Reader comment on item: Jihad: The Fight Over Meaning

Submitted by John Hadjisky (United States), Jun 7, 2002 at 23:58

I've been a member of Dr. Pipes' mailing list for several months now, and believe he is right in his basic thesis that militant Islam has hijacked the religion. I feel that the struggle against militant Islam has emerged as the next challenge (after the Cold War) for the western democracies and freedom-loving peoples everywhere. Not being Muslim myself, I will defer to Mr. Pipes' conclusion that jihad has historically always meant armed struggle. And yes, Harvard is hypocritical -- as if that's news to anyone! -- in allowing this address but preventing ROTC and most religious viewpoints from coming anywhere near the commencement stage.

But there's a consideration that's more important than any of these points. Historically, American tradition has held that immigrants to our shores should not be judged by the historical baggage they may carry from their "old world"; America is the land of the fresh start, and immigrants ought to be judged by their own, as are all Americans, not by the past conduct of the country or culture they left behind. European sophisticates thought this a quaint and naive custom; in the old world, such historical baggage inevitably reasserted itself; yet miraculously they were for the most part wrong about America.
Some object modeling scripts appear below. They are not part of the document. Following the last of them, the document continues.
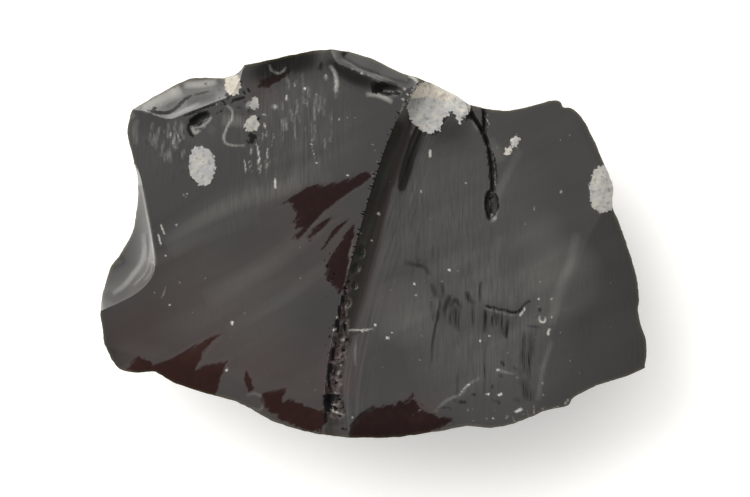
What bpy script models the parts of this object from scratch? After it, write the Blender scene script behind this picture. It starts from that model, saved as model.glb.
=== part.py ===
"""Obsidian chunk: one flaked piece of black volcanic glass, lying on its back.

Frame: +Z up out of the broad glassy face, +Y towards the humped upper edge, +X to the
thin right edge. The origin is the centre of the box's bottom, on the face it rests on.

The broad face is two sheets that meet at a crest: a smooth left sheet, and a lower
right sheet that curls up to the crest as a steep scarp. Flake scars cut the sheets
along arrises, and pits, a forked crack and crusty lumps sit in and on them. Below the
rim the flanks are hollow scars that run down to a flat back.

All lengths here are in millimetres until the mesh is made, which MM turns into metres.
"""

import bmesh
import bpy
import numpy as np
from mathutils import Vector
from mathutils.geometry import delaunay_2d_cdt

MM = 0.001

# Rim of the chunk seen from above, counter-clockwise. A point given twice is a corner.
RIM = [
    # lower edge, from the lower left corner to the foot of the crest
    (-32.3, -12.1), (-30.7, -14.8), (-29.0, -15.4), (-26.2, -15.3), (-26.2, -15.3),
    (-23.7, -16.7), (-19.4, -18.1), (-16.6, -18.8), (-11.3, -21.5), (-5.7, -22.9),
    # lower edge, on to the lower right corner
    (2.0, -23.2), (8.0, -22.4), (11.3, -21.8), (14.5, -22.0), (17.7, -21.2), (20.5, -20.0),
    (23.4, -19.3), (23.8, -18.6), (26.8, -17.0), (30.9, -15.7), (32.6, -14.9), (32.6, -14.9),
    # right edge, up to the upper right corner
    (32.8, -12.1), (31.8, -8.5), (31.9, -6.5), (31.4, -3.1), (29.6, 2.2), (28.7, 4.6),
    (28.8, 6.8), (28.0, 9.0), (26.1, 13.3), (25.2, 15.0), (23.8, 16.3), (22.8, 16.5),
    (22.6, 17.0), (22.6, 17.0),
    # upper edge, past the top of the crest, over the hump to the upper left corner
    (22.1, 17.3), (18.1, 16.4), (15.9, 16.0), (13.3, 16.3), (11.7, 16.7), (9.4, 18.1),
    (5.7, 19.7), (3.4, 20.5), (-0.4, 22.3), (-2.3, 22.9), (-4.0, 23.2), (-5.8, 23.2),
    (-10.0, 22.6), (-13.9, 21.7), (-15.5, 21.4), (-15.5, 21.4), (-16.1, 20.7), (-17.9, 20.0),
    (-21.8, 20.0), (-26.3, 17.9), (-28.9, 16.1), (-28.9, 16.1),
    # left edge, down to the lower left corner
    (-29.5, 13.7), (-28.5, 8.8), (-28.3, 6.5), (-29.1, 1.6), (-30.8, -1.3), (-32.0, -3.1),
    (-32.8, -6.7), (-32.3, -12.1),
]

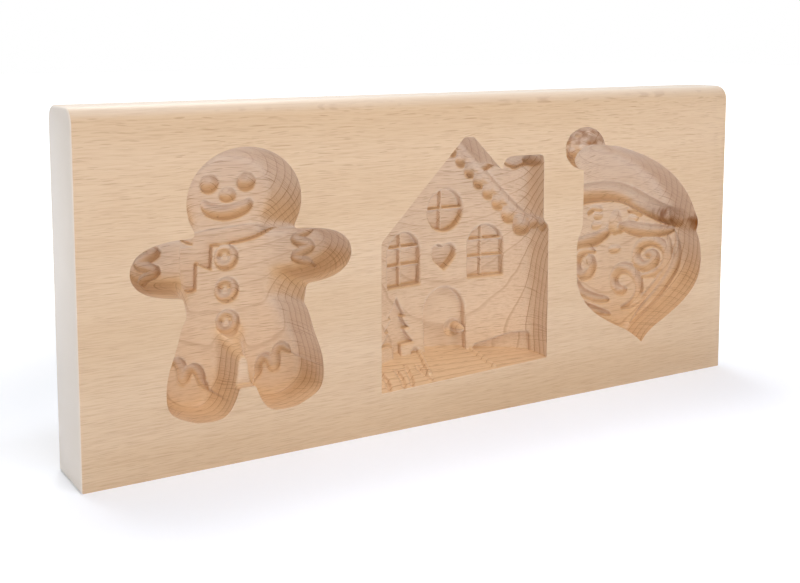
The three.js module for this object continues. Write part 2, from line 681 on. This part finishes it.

This same tradition ought to apply to newly arrived ideas. I don't know if the Harvard speaker is an immigrant or not, but it seems like his idea, that jihad can be redefined as a personal struggle, ought in the grand American tradition, to be given the benefit of the doubt, even in the face of strong evidence that elements of Islam don't accept the melting pot and are clearly attempting to export their fundamentalist ideas. The title of the address, "My American Jihad", could be a parallel to "My American Kampf", and if it turns out to be, it's not a new idea at all, and shame on Harvard for promoting such disgusting filth.

But it could also be a reference to the American tradition which I've described.

Of course, in today's culture of postponed adolescence, I fear it will be a muddled mix of old and embryonic ideas, instead of a well thought-out statement by a young man making presumably his first major address to society. Nevertheless, can't we at least hear the speech before passing judgment? Isn't that what makes us different than the fundamentalists?